▶ [Exercise materials]
▼
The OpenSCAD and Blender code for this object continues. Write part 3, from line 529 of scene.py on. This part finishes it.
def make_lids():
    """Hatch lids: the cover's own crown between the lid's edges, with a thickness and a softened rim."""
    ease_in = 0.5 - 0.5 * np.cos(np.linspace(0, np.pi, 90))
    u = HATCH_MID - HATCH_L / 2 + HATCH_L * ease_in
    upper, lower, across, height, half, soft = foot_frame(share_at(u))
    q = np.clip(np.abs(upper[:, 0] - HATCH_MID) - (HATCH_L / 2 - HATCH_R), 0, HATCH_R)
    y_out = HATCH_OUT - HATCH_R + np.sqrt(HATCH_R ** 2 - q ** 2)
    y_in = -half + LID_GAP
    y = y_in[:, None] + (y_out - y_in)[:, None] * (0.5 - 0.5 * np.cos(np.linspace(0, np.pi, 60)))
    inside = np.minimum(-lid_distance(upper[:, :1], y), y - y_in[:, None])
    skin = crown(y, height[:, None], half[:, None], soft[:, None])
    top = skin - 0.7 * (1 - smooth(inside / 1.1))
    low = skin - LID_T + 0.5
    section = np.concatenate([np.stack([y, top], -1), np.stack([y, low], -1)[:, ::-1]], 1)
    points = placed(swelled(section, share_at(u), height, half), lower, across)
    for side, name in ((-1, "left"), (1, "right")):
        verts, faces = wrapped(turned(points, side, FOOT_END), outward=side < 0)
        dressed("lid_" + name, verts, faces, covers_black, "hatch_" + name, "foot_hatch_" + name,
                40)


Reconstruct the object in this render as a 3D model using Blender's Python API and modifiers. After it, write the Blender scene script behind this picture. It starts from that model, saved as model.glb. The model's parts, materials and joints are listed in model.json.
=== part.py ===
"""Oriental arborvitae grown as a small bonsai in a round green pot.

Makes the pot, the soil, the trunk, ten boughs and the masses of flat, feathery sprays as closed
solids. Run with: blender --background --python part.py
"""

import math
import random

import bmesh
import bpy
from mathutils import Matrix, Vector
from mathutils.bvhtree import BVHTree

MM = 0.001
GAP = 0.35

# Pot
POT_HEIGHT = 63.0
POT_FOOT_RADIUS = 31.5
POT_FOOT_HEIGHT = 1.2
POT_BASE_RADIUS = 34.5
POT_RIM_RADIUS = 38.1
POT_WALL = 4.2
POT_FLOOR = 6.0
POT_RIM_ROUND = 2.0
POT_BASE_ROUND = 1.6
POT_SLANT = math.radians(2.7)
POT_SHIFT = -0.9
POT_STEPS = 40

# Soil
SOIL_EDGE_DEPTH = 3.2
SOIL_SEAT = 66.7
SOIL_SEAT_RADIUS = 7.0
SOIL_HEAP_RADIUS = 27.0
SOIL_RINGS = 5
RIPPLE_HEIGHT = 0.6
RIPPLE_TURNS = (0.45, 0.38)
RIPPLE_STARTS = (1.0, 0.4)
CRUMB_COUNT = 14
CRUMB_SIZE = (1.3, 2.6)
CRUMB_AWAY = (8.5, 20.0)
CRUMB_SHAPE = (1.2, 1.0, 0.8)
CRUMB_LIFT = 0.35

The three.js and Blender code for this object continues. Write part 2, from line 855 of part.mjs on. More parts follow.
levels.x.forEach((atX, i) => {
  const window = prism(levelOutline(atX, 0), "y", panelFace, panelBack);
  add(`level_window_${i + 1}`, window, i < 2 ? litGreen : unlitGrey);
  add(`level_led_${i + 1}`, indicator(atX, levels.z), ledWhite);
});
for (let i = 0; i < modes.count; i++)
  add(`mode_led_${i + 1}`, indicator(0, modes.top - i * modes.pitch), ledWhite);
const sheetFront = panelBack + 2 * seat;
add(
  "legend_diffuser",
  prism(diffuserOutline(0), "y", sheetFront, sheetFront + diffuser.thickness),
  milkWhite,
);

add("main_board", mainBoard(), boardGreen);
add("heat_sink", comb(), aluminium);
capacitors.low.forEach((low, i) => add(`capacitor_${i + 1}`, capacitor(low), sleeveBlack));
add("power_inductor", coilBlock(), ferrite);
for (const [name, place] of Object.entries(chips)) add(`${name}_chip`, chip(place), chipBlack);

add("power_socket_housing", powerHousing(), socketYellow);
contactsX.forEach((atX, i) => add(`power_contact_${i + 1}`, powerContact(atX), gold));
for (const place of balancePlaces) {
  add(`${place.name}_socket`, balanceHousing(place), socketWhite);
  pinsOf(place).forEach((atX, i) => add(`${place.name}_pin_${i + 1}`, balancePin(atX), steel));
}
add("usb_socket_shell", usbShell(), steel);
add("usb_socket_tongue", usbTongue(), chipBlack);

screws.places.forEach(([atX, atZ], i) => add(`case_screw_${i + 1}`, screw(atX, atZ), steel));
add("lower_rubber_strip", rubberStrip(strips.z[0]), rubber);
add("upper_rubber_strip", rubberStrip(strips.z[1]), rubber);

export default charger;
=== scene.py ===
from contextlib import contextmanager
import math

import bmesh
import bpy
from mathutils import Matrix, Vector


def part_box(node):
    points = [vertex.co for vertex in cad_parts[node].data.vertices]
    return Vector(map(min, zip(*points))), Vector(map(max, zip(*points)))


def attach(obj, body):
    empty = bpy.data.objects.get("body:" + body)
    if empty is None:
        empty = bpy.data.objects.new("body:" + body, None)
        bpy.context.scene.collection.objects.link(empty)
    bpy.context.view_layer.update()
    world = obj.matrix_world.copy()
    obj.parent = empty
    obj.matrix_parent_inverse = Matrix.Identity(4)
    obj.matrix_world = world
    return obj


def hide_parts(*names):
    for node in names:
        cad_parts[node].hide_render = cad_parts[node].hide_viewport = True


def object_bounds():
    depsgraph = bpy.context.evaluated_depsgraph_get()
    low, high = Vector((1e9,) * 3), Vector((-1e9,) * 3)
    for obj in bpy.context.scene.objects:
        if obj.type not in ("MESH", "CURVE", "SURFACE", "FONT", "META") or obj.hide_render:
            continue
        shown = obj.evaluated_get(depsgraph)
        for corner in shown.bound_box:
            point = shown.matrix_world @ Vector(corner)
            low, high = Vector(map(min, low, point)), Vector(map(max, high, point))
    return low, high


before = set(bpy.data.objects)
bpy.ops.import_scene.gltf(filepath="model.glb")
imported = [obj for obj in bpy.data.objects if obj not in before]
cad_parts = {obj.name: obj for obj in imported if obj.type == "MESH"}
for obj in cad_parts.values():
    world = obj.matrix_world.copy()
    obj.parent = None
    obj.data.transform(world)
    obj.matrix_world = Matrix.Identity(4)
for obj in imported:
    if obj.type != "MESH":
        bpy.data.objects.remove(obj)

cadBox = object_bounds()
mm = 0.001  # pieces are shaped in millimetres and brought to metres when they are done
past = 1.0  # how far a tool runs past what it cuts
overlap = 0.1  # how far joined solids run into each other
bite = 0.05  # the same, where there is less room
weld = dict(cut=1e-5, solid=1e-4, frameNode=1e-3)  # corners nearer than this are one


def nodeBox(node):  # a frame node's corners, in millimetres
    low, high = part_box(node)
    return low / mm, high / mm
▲
▼
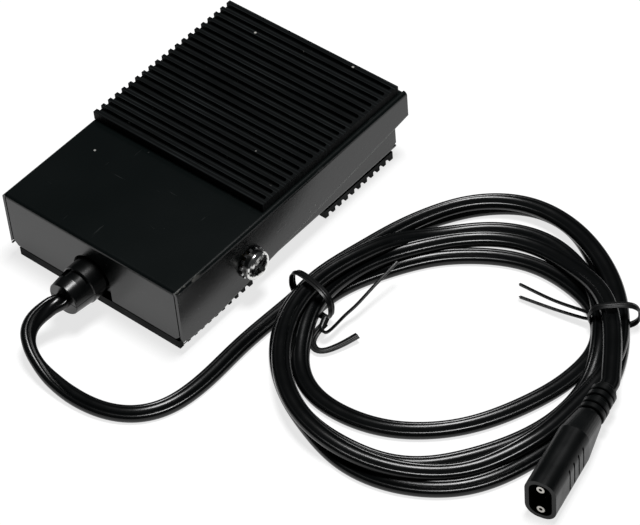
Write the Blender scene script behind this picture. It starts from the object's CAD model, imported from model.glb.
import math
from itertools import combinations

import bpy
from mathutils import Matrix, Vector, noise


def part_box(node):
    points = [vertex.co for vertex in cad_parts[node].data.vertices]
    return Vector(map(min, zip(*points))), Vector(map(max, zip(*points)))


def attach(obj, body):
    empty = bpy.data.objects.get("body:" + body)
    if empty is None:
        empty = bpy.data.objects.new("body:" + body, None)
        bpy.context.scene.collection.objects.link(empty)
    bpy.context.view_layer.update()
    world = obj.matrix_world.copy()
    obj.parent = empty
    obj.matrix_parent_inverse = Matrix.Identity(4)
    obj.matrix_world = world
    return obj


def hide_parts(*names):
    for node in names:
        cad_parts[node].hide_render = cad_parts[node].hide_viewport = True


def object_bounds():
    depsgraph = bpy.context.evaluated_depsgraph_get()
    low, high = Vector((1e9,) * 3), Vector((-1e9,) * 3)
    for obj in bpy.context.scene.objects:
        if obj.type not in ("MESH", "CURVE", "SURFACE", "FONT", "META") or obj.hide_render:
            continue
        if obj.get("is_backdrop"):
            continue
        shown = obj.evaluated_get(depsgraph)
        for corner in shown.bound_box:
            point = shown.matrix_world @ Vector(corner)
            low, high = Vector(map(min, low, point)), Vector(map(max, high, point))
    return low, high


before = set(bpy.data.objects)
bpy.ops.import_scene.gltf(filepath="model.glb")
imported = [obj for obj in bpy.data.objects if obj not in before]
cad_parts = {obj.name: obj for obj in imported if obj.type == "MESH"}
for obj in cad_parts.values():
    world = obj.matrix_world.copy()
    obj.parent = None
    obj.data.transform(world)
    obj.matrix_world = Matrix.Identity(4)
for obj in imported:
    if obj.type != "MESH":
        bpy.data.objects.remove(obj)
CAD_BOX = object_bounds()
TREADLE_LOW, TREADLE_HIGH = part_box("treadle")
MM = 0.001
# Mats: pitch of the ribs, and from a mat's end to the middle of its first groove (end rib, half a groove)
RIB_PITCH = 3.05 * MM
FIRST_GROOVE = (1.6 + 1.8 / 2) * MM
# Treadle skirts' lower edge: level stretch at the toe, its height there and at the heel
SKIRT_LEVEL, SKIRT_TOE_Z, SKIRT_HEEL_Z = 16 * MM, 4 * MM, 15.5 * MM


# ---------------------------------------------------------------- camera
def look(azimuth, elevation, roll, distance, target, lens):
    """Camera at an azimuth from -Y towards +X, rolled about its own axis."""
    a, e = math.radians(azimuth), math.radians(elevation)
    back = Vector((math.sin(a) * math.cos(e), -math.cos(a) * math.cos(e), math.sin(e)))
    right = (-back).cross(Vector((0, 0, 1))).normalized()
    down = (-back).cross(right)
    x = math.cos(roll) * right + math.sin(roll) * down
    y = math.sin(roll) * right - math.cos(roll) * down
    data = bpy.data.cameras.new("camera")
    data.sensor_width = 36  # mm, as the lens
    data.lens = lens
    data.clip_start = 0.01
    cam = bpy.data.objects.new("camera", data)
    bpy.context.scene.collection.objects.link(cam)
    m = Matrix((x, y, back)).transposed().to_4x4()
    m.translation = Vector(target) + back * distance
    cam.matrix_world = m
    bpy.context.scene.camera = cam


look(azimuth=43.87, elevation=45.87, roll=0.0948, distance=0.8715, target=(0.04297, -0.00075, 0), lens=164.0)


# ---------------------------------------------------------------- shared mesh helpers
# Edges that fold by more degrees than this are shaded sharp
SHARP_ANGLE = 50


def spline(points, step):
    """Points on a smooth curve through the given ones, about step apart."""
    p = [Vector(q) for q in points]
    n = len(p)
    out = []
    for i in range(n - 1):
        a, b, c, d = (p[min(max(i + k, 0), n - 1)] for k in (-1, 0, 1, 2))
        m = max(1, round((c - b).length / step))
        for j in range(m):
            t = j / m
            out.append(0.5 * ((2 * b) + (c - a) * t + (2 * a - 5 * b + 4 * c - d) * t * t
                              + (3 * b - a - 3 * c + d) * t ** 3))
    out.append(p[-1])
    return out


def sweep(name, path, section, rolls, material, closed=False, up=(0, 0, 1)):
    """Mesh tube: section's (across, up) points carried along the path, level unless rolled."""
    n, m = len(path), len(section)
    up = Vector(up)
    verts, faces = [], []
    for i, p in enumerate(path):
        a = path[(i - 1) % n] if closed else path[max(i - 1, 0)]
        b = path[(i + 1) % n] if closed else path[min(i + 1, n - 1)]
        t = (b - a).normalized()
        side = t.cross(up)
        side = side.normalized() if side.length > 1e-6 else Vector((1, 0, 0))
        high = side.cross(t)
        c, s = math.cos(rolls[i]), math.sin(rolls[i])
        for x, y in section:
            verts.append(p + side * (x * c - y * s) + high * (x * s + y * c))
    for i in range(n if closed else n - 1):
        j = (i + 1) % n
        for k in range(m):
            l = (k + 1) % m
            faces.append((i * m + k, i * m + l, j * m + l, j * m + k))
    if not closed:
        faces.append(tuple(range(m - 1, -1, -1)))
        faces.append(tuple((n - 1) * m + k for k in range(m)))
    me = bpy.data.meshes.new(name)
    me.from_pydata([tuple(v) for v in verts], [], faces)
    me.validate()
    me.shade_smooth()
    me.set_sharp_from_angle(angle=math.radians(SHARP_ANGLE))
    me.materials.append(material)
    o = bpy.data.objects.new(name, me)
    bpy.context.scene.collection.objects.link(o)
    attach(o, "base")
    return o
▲
▶ [Exercise instructions]
Identify each line containing the string "link" and copy it out.

▶ [Correct output]
        bpy.context.scene.collection.objects.link(empty)
        bpy.context.scene.collection.objects.link(empty)
    bpy.context.scene.collection.objects.link(cam)
    bpy.context.scene.collection.objects.link(o)